I wish the battery was more ambitious than 4-5 hours. You could probably squeeze more out of it by using airplane mode and lowering screen brightness. But I've found doing word processing with Internet gives me about 4-5 hours. If I'm using an intensive IDE like Intellij IDEA and writing Kotlin code (with Internet), it gravitates towards 3-4. I understand this is about the same performance as the current MacBook Pro, so this is not bad. But it would be awesome to see the boundaries of battery life pushed farther with an ambitious machine like this.

Of course, the big selling point with the Galago Pro is the ports.

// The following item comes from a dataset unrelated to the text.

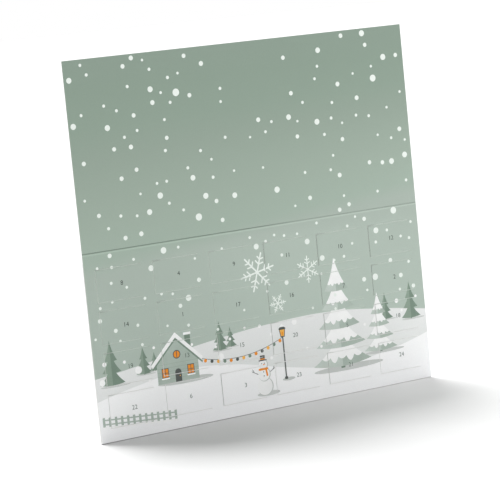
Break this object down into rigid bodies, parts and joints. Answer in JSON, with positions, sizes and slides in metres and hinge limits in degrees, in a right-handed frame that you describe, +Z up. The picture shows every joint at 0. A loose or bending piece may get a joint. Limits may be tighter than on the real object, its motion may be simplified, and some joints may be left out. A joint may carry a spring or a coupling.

It has plenty of them!

Lock, Ethernet, SD/MMC, HDMI, Mini DisplayPort, USB, USB-C (w/ Thunderbolt 3)

Power, SIM, USB, microphone, and headphone

Unlike the recent MacBook, you will likely not need any dongles here. It is impressive how many ports have been packed into such a thin device. What I found most intriguing is how System76 fit the Ethernet jack, which has a door that flips down to hold the Ethernet cable as shown below:

The Ethernet port has a clever collapsing door

I am glad System76 was not quick to slash the Ethernet port but rather found an innovative way to include it into the design of the laptop. While I would not deliberately test this, the door feels pretty sturdy against my everyday abuse of pulling a cable in-and-out. It is also level with the table top when a cable is inserted.

Having an Ethernet port is especially life-saving when you encounter WiFi driver issues, and you need to connect to the Internet to get them.


System76 ships its computers with Ubuntu, but I prefer to use the Linux Mint distro. While Linux Mint is based on Ubuntu, I find Linux Mint to provide a much more fluid experience and "just works" when it comes to usability (although it is promising what System76 is doing with the GTK "Pop" theme). Normally, putting your own Linux distro on a System76 machine is a problem-free experience. Just make sure to install the System76 drivers.

The Galago Pro worked smoothly with the default Ubuntu installation. However, I ran into a driver problem when I installed Linux Mint 18.1 (the latest version at the time of writing). It has an older Linux Kernel version that does not include drivers for the Galago Pro's new hardware, including the Intel wireless chip. This meant I had no wireless Internet to solve the problem, and thankfully the Ethernet port came in to save the day. I updated the Linux Kernel and then everything worked.
System76's customer service is always stellar, and unlike many companies are helpful towards tinkerers and hackers. I did send a message to them and suggested their System76 driver should check the Linux kernel version, and they were immediately responsive and forwarded that to their engineering team. They apologized that I had any difficulties in the first place, as they strive to have everything work even if you use a different Linux distro.


The System76 Galago Pro is a beautiful machine that feels highly productive for a 13" ultrabook. The keyboard and trackpad feel phenomenal, and the HDPI screen is beautiful. But what really stands out are the many physical ports to get plugged in, including a clever Ethernet port for those of us that like to be wired.

The only place I wish the Galago Pro pushed the boundaries a bit more is battery life. I get about 4-5 hours with moderate screen brightness and doing everyday work. However, this sounds to be on par with the current Macbook Pro, so it is unfair to cite this as a downside. But in a perfect world, 8 hours would be nice.

If you are looking for a high-quality, mobile alternative to Macbook, Surface, or other mobile productivity devices, the Galago Pro is great. It truly excels at the intersect between mobility and not cutting corners, and it just looks and feels cool.